* SHORT EXERCISE *
Reproduce the section of the listing that begins at the line containing "return geometry;" and finishes at the line containing "light and camera.". Include both end lines and nothing beyond them.

┄┄┄┄┄┄

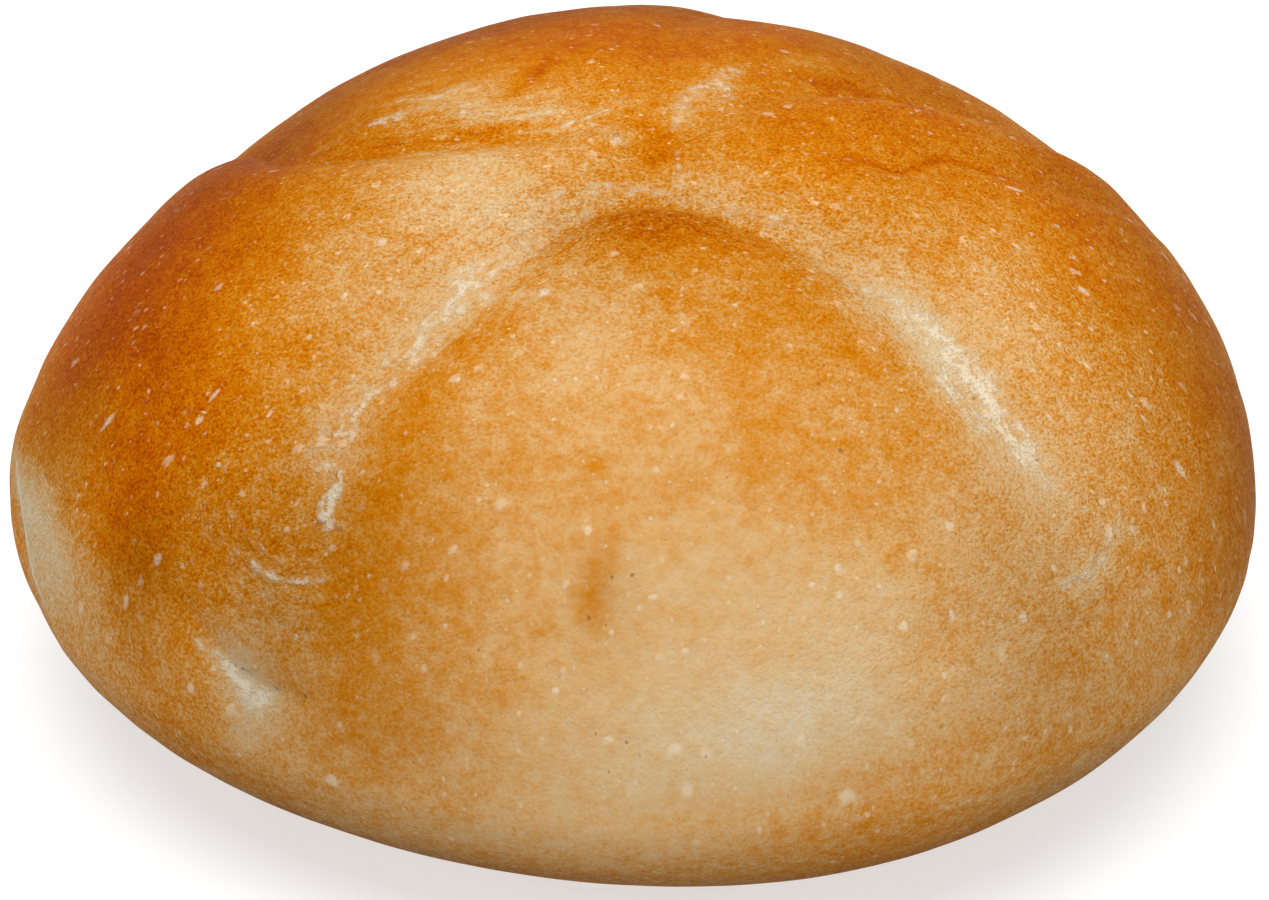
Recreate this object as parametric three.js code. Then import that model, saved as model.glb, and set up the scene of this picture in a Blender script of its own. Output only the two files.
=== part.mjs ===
// A swirl-top bread roll: one baked piece of wheat dough whose top is folded into overlapping petals round a hub.
// Millimetres, +Z up, resting on z = 0, with the large front petal towards -Y.
//
// A place on the crust has two angles. Its turn is measured round the roll from the front, positive towards +X.
// Its fall is 0 at the crown, 90 at the widest section and 180 at the rim of the flat base.

import * as THREE from 'three';
import { mergeVertices } from 'three/addons/utils/BufferGeometryUtils.js';

// The dome under the folds
const RADIUS = 52.5;             // widest section
const WAIST_HEIGHT = 17;         // widest section above the base
const CROWN_RISE = 32.5;         // crown above the widest section
const CROWN_EXPONENT = 2.06;     // superellipse of the profile above the widest section
const UNDERSIDE_EXPONENT = 1.75; // and below it
const BASE_RADIUS = 31.5;        // flat spot that lay on the baking sheet
const HUB_SHIFT = [0.7, -1.4];   // puts the outline's middle, and not the hub, on the origin

// Hand shaping leaves the outline a little three and four sided: waves round it, cosine share, sine share.
const PLAN_WAVES = [
  [2, 0, -0.001],
  [3, -0.01, -0.026],
  [4, 0.007, 0.007],
];

// Where one petal's edge lies over the next. The line is turn, fall and depth. Seen from outside and going
// along the line, the upper petal is on the left where over is 1 and on the right where it is -1. Its edge
// rounds down over the width wall, and the lower petal rises again over the width slope.
const CREASES = {
  frontPetal: {
    over: -1, wall: 6.5, slope: 12, lip: 0.12,
    line: [
      [-29, 66, 0], [-33, 59, 0.5], [-36, 55, 0.9], [-38, 50, 1.1], [-38, 43, 1.2], [-36, 33.5, 1.3],
      [-33, 24, 1.5], [-30, 15, 1.9], [-22, 10, 2.2], [4, 8, 2.4], [30, 10, 2.2], [37, 14, 1.9],
      [43, 18, 1.7], [46, 22, 1.6], [47, 30, 1.5], [46, 40, 1.4], [46, 50, 1.1], [46, 58, 0.5], [47, 66, 0],
    ],
  },
  leftPetal: {
    over: 1, wall: 6, slope: 13, lip: 0.12,
    line: [
      [-175, 2.5, 0.5], [-131, 5, 0.8], [-102, 7.5, 1], [-97, 13, 1.1], [-98, 22, 1.2], [-100, 30, 1.3],
      [-104, 36, 1.5], [-111, 42, 1.7], [-118, 50, 1.3], [-124, 60, 0.6], [-128, 72, 0],
    ],
  },
  rightPetal: {
    over: -1, wall: 6, slope: 14, lip: 0.15,
    line: [
      [100, 3, 0.5], [130, 7.5, 0.8], [134, 14, 1.2], [132, 21, 1.5], [128, 29, 1.8], [124, 37, 2.1],
      [121, 46, 1.7], [121, 57, 0.9], [124, 70, 0],
    ],
  },
  backPetals: {
    over: 1, wall: 6, slope: 12, lip: 0.12,
    line: [
      [160, 3, 0.5], [172, 10, 0.7], [176, 20, 0.9], [175, 30, 0.8], [171, 40, 0.6], [168, 52, 0.5], [166, 64, 0],
    ],
  },
  rightFold: {
    over: -1, wall: 4, slope: 7, lip: 0.1,
    line: [
      [93, 15, 0], [88, 20, 0.35], [88, 25, 0.4], [94, 29, 0.4], [98, 34, 0.5], [100, 42, 0.7],
      [104, 50, 1], [107, 60, 0.5], [108, 70, 0],
    ],
  },
  leftRim: {
    over: 1, wall: 3, slope: 5, lip: 0.1,
    line: [[-50, 71, 0], [-45, 75, 0.5], [-39, 79.5, 0.8], [-34, 80.5, 0.6], [-29, 79, 0]],
  },
  leftNotch: {
    over: 1, wall: 3.5, slope: 6, lip: 0.25,
    line: [[-84, 78, 0], [-78, 83, 0.5], [-73, 87, 1], [-69, 92, 0.8], [-64, 99, 0]],
  },
  hubFold: {
    over: 1, wall: 2.5, slope: 4, lip: 0,
    line: [[120, 2.5, 0.6], [48, 4, 0.5], [24, 7, 0.4], [18, 9, 0.2]],
  },
};
const LINE_STEPS = 12;      // pieces in each stretch of a crease line
const CREASE_BLEND = 3;     // where creases meet they melt together, and a higher power melts them less
const WALL_CURVE = 2;       // power of both profiles
const SLOPE_FULLNESS = 0.8; // makes the lower petal start level with the bottom of the crease
const SIDE_BLEND = 0.5;     // past a crease's end, the share of its width over which the sides change over
const LIP_WIDTH = 0.7;      // of the wall's width

// Single dents and swellings: turn, fall, half width round the roll, half width down it, height.
const SPOTS = {
  hub: [90, 0.7, 3.5, 3, -0.9],
  frontDimple: [-4, 60, 2.2, 3, -0.45],
  frontRightDimple: [28, 69, 3, 2.5, -0.3],
  backRightHollow: [145, 40, 16, 14, -0.4],
  backLeftHollow: [-128, 52, 14, 12, -0.5],
  leftFlank: [-88, 58, 13, 11, -0.55],
  leftKnuckle: [-83, 80, 6, 5, 0.35],
  rightFlank: [84, 72, 14, 12, -0.2],
  frontLeftFoot: [-40, 98, 16, 9, -0.4],
  frontRightFoot: [26, 100, 22, 8, -0.35],
};

// The facets
const DETAIL = 22;              // each of the icosahedron's edges is split into one more piece than this
const WAIST_POLAR_ANGLE = 110;  // on the icosahedron's sphere, so that most facets are on top
const BASE_POLAR_ANGLE = 155;
const SNAP_DISTANCE = 0.8;      // a corner this near to a crease line moves onto it
const SNAP_DEPTH = 1;           // where the crease is at least this deep
const UNDERSIDE_FADE = [110, 155]; // falls between which the folds fade out

const CRUST_COLOR = 0xc4843f;
const CRUST_ROUGHNESS = 0.55;

const { clamp, degToRad, inverseLerp, lerp, radToDeg } = THREE.MathUtils;

function superellipse(angle, exponent) {
  const across = Math.max(Math.sin(angle), 0) ** (2 / exponent);
  const along = Math.max(Math.cos(angle), 0) ** (2 / exponent);
  return [across, along];
}

// Radius and height of the dome at a fall.
function profile(fall) {
  if (fall <= 90) {
    const [across, along] = superellipse(degToRad(fall), CROWN_EXPONENT);
    return [RADIUS * across, WAIST_HEIGHT + CROWN_RISE * along];
  }
  const [down, out] = superellipse(degToRad(fall - 90), UNDERSIDE_EXPONENT);
  return [BASE_RADIUS + (RADIUS - BASE_RADIUS) * out, WAIST_HEIGHT * (1 - down)];
}

function planScale(angle) {
  let scale = 1;
  for (const [waves, cosine, sine] of PLAN_WAVES) {
    scale += cosine * Math.cos(waves * angle) + sine * Math.sin(waves * angle);
  }
  return scale;
}

function onDome(turn, fall, inward = 1) {
  const angle = degToRad(turn - 90);
  const [radius, height] = profile(fall);
  const reach = radius * planScale(angle) * inward;
  return new THREE.Vector3(reach * Math.cos(angle), reach * Math.sin(angle), height);
}

// Outward normal, with the directions down the flank and round the roll.
function domeFrame(turn, fall) {
  const step = 0.2;
  const safeFall = clamp(fall, 2 * step, 180 - 2 * step);
  const down = onDome(turn, safeFall + step).sub(onDome(turn, safeFall - step)).normalize();
  const round = onDome(turn + step, safeFall).sub(onDome(turn - step, safeFall)).normalize();
  const normal = new THREE.Vector3().crossVectors(down, round).normalize();
  return { normal, down, round };
}

// A crease as a chain of samples on the dome, each with its depth and the direction of the upper petal.
function traceCrease({ over, wall, slope, lip, line }) {
  const curve = new THREE.CatmullRomCurve3(line.map((row) => new THREE.Vector3(...row)), false, 'catmullrom', 0.5);
  const rows = curve.getPoints(LINE_STEPS * (line.length - 1));
  const points = rows.map((row) => onDome(row.x, row.y));
  const samples = rows.map((row, index) => {
    const before = points[Math.max(index - 1, 0)];
    const after = points[Math.min(index + 1, points.length - 1)];
    const along = after.clone().sub(before).normalize();
    const { normal } = domeFrame(row.x, row.y);
    const upper = new THREE.Vector3().crossVectors(normal, along).multiplyScalar(over);
    return { point: points[index], depth: Math.max(row.z, 0), upper };
  });
  return { wall, slope, lip, samples };
}

// The nearest place on a crease's chain, with its depth and upper side blended between samples.
function nearestOnCrease(crease, point) {
  let best = { distance: Infinity };
  const chord = new THREE.Vector3();
  const offset = new THREE.Vector3();
  for (let index = 0; index + 1 < crease.samples.length; index++) {
    const from = crease.samples[index];
    const to = crease.samples[index + 1];
    chord.subVectors(to.point, from.point);
    const share = clamp(offset.subVectors(point, from.point).dot(chord) / chord.lengthSq(), 0, 1);
    offset.addScaledVector(chord, -share);
    const distance = offset.length();
    if (distance < best.distance) {
      best = { distance, share, from, to, offset: offset.clone() };
    }
  }
  const { distance, share, from, to, offset: away } = best;
  const upper = from.upper.clone().lerp(to.upper, share);
  const side = distance > 0 ? clamp(away.dot(upper) / distance, -1, 1) : 0;
  const place = from.point.clone().lerp(to.point, share);
  return { distance, side, depth: lerp(from.depth, to.depth, share), place };
}

function wallProfile(share) {
  return (1 - clamp(share, 0, 1)) ** WALL_CURVE;
}

function slopeProfile(share) {
  const inside = clamp(share, 0, 1);
  return (1 - inside) ** WALL_CURVE * (1 + SLOPE_FULLNESS * inside);
}

function creaseRelief(creases, point) {
  let sunk = 0;
  let raised = 0;
  for (const crease of creases) {
    const { distance, side, depth } = nearestOnCrease(crease, point);
    const upper = clamp(0.5 + 0.5 * side / SIDE_BLEND, 0, 1);
    const cut = upper * wallProfile(distance / crease.wall) + (1 - upper) * slopeProfile(distance / crease.slope);
    sunk += (depth * cut) ** CREASE_BLEND;
    const fromLip = (distance - crease.wall) / (LIP_WIDTH * crease.wall);
    raised += upper * crease.lip * depth * Math.exp(-(fromLip ** 2));
  }
  return raised - sunk ** (1 / CREASE_BLEND);
}

function spotRelief(spots, point) {
  let height = 0;
  for (const { centre, frame, across, downward, rise } of spots) {
    const offset = point.clone().sub(centre);
    const shares = [
      offset.dot(frame.round) / across,
      offset.dot(frame.down) / downward,
      offset.dot(frame.normal) / Math.max(across, downward),
    ];
    height += rise * Math.exp(-shares.reduce((sum, share) => sum + share ** 2, 0));
  }
  return height;
}

function placeSpot([turn, fall, across, downward, rise]) {
  return { centre: onDome(turn, fall), frame: domeFrame(turn, fall), across, downward, rise };
}

function snapToCreases(creases, point) {
  let nearest = { distance: SNAP_DISTANCE };
  for (const crease of creases) {
    const found = nearestOnCrease(crease, point);
    if (found.distance < nearest.distance && found.depth > SNAP_DEPTH) {
      nearest = found;
    }
  }
  return nearest.place ?? point;
}

function crustPoint(direction, creases, spots) {
  const turn = radToDeg(Math.atan2(direction.x, -direction.y));
  const polar = radToDeg(Math.acos(clamp(direction.z, -1, 1)));
  if (polar >= BASE_POLAR_ANGLE) {
    return onDome(turn, 180, inverseLerp(180, BASE_POLAR_ANGLE, polar));
  }
  const fall = polar <= WAIST_POLAR_ANGLE
    ? 90 * polar / WAIST_POLAR_ANGLE
    : 90 + 90 * inverseLerp(WAIST_POLAR_ANGLE, BASE_POLAR_ANGLE, polar);
  const place = snapToCreases(creases, onDome(turn, fall));
  const fade = 1 - clamp(inverseLerp(...UNDERSIDE_FADE, fall), 0, 1);
  const relief = creaseRelief(creases, place) + spotRelief(spots, place);
  return place.addScaledVector(domeFrame(turn, fall).normal, relief * fade);
}

function crustGeometry() {
  const sphere = new THREE.IcosahedronGeometry(1, DETAIL);
  sphere.deleteAttribute('normal');
  sphere.deleteAttribute('uv');
  const geometry = mergeVertices(sphere);
  const creases = Object.values(CREASES).map(traceCrease);
  const spots = Object.values(SPOTS).map(placeSpot);
  const position = geometry.getAttribute('position');
  for (let index = 0; index < position.count; index++) {
    const direction = new THREE.Vector3().fromBufferAttribute(position, index).normalize();
    position.setXYZ(index, ...crustPoint(direction, creases, spots));
  }
  geometry.computeVertexNormals();
  return geometry;
}

function breadRoll() {
  const crust = new THREE.MeshStandardMaterial({
    color: CRUST_COLOR,
    roughness: CRUST_ROUGHNESS,
    metalness: 0,
  });
  const roll = new THREE.Mesh(crustGeometry(), crust);
  roll.name = 'bread_roll';
  roll.position.set(...HUB_SHIFT, 0);
  return roll;
}

const object = new THREE.Group();
object.add(breadRoll());

export default object;
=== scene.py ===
"""A swirl-top bread roll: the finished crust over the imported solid, with its floor, light and camera.

The crust repeats the solid's form with facets of about half a millimetre, and adds the soft lumps, wrinkles
and blisters of baked dough. A place on it has two angles in degrees: its turn round the roll from the front,
positive towards +X, and its fall, 0 at the crown, 90 at the widest section and 180 at the rim of the flat
base. Lengths in this script are millimetres, as in the solid's own form, and MM turns them into Blender's
metres.
"""

import math
from types import SimpleNamespace

import bpy
import numpy as np
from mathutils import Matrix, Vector, noise


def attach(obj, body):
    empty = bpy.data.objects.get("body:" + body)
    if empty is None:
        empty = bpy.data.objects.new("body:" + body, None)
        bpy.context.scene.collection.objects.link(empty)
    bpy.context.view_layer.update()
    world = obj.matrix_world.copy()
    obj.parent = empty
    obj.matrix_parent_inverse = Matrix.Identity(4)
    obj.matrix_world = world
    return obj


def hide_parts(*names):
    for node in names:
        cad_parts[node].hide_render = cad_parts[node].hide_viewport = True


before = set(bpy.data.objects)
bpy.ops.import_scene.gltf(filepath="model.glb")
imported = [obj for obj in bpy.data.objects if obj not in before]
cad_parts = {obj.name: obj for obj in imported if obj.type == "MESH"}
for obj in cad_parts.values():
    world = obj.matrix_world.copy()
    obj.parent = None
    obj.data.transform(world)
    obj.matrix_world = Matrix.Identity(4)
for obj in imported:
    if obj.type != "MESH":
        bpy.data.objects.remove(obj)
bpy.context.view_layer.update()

MM = 0.001

# The dome under the folds
RADIUS = 52.5
WAIST_HEIGHT = 17
CROWN_RISE = 32.5
CROWN_EXPONENT = 2.06
UNDERSIDE_EXPONENT = 1.75
BASE_RADIUS = 31.5
HUB_SHIFT = (0.7, -1.4, 0)
PLAN_WAVES = [(2, 0, -0.001), (3, -0.01, -0.026), (4, 0.007, 0.007)]  # waves round the outline, cosine, sine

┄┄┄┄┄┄

* FULL OUTPUT *
  return geometry;
}

function breadRoll() {
  const crust = new THREE.MeshStandardMaterial({
    color: CRUST_COLOR,
    roughness: CRUST_ROUGHNESS,
    metalness: 0,
  });
  const roll = new THREE.Mesh(crustGeometry(), crust);
  roll.name = 'bread_roll';
  roll.position.set(...HUB_SHIFT, 0);
  return roll;
}

const object = new THREE.Group();
object.add(breadRoll());

export default object;
=== scene.py ===
"""A swirl-top bread roll: the finished crust over the imported solid, with its floor, light and camera.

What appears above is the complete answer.